While we are still on the topic of useless, the upgrades in this game lack any real point, with the exception of hacking and the invisibility augmentations. I barely used the guns because they were useless; hell, they were that bad that you can’t even unequip them easily: something thankfully improved in the PC port.
I dropped all my Praxis Points into hacking and batteries. The hacking however, is insanely easy - despite not being able to zoom out far enough to see the entire map. You can upgrade your stealthiness while hacking, setting off less alarms as you work, but by the time you unlock Hacking Capture Level 5, you barely trip anything by divine providence. I can’t tell if that is deliberate, or just poor quality programming…
Speaking of which, I kept a tally of the number of times this game crashed on my iPad. 10 times. One of those involved the game freezing after I alerted a guard a who insta-killed me before raising his weapon.
Deus Ex: The Fall took me about 6 hours to complete, but that’s due to me playing stealthily.
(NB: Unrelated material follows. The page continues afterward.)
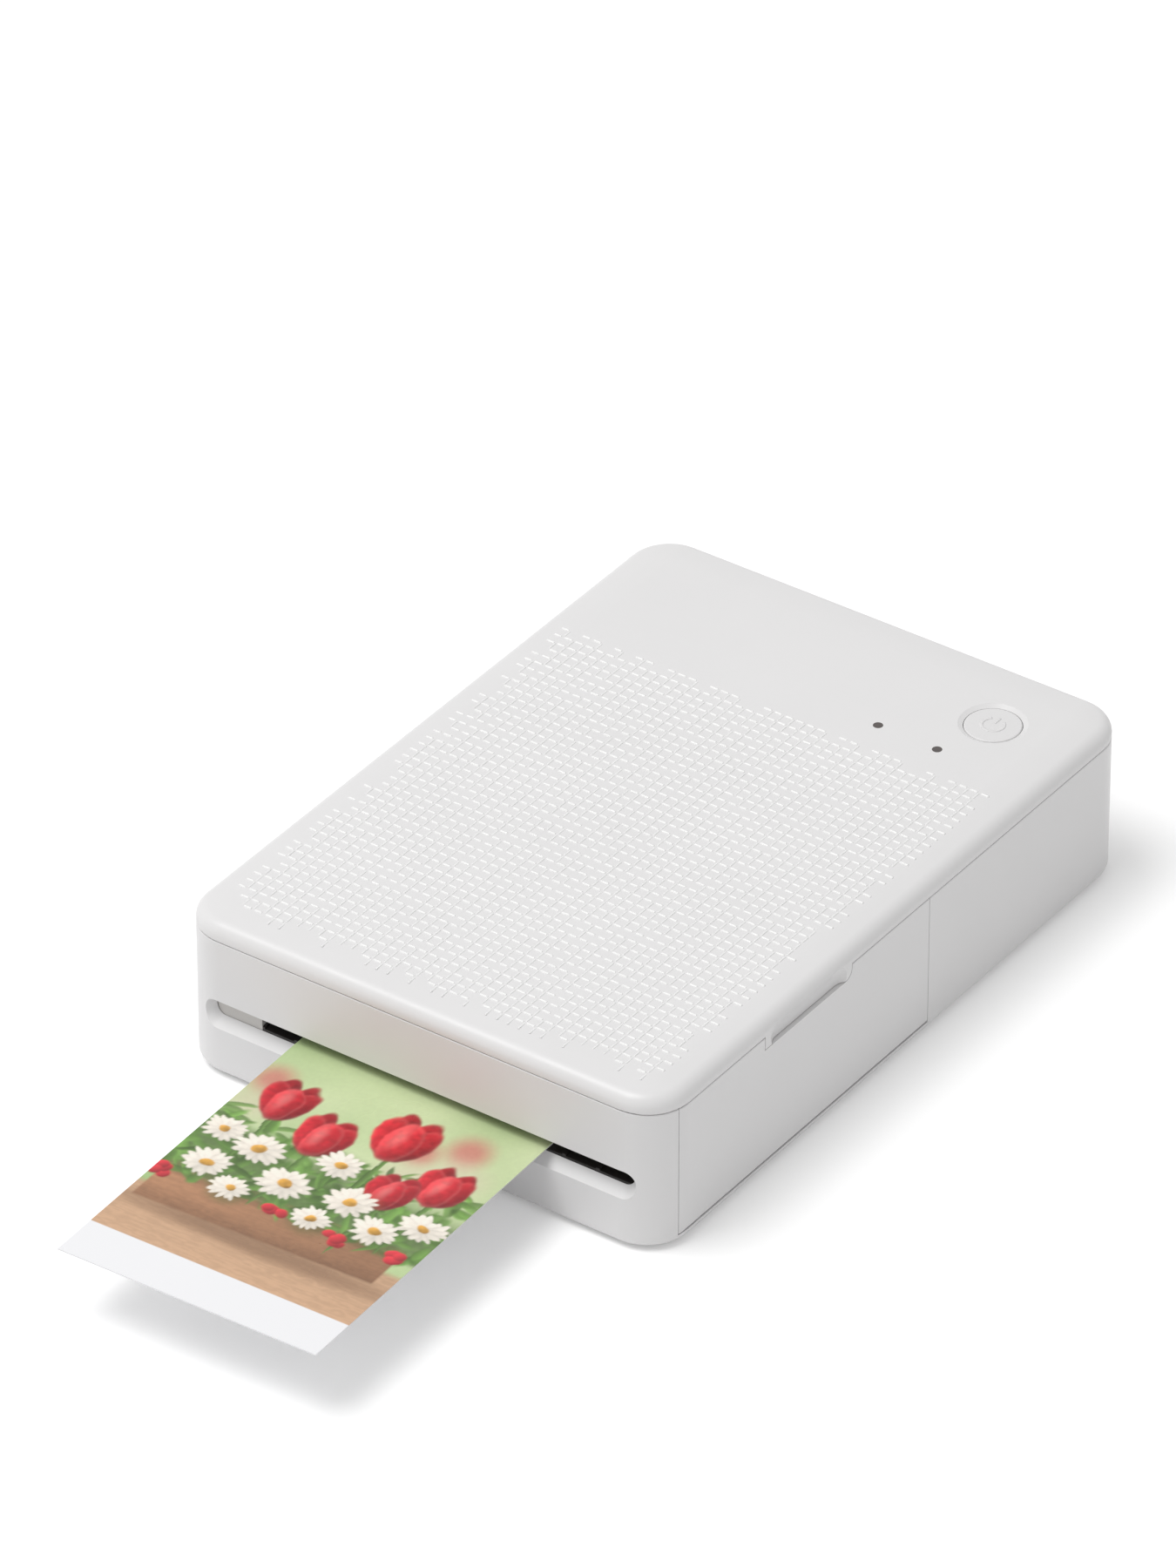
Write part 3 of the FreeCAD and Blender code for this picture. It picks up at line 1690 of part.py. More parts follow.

You can probably halve that if you go in guns blazing; you have regenerating health which takes you from 1 to 100hp in about 15 seconds, and as long as you use my pro-tips above, you’re sorted. You really don’t need to be stealthy at all. On top of that, nobody seems to care if you break the law, unless they are armed. I crouched in front of a hotel receptionist and hacked her PC while she told me that she was out of rooms, because they had a VIP upstairs. She had a guard in front of her - did she report me? Nope! The AI can’t think that far ahead.
Beyond all this thought, the most irritating thing about this game is the tiger roar sound effect you get when you knock out an enemy you want to dissolve into the ether. Ben is British. Little known fact about Britain: we don’t really get tigers here. When Ben punches a guy - and he punches a lot of guys on non-lethal playthroughs - you’re treated to this macho roar which I guess was supposed to make you feel big and strong. It was just annoying, like almost everything else in this game.
At the end of the day, Deus Ex: The Fall is an interesting story with hideous game mechanics. It basically comes down to this - if you have played Human Revolution, and are a hardcore fan of the franchise, this game may have something for you. It probably doesn’t, but it might. On the surface, it’s Deus Ex, but at its core it lacks everything that made Human Revolution such an enjoyable experience. If, after reading all of this, you are still curious enough to throw money at it, don’t. If you’re still set on it, don’t buy it on anything smaller than a PC. The touch mechanics don’t lend themselves well to this style of gameplay and the resolution on the mobile version is appalling by comparison. You’d need to be a masochist to buy it for the iPad and enjoy it.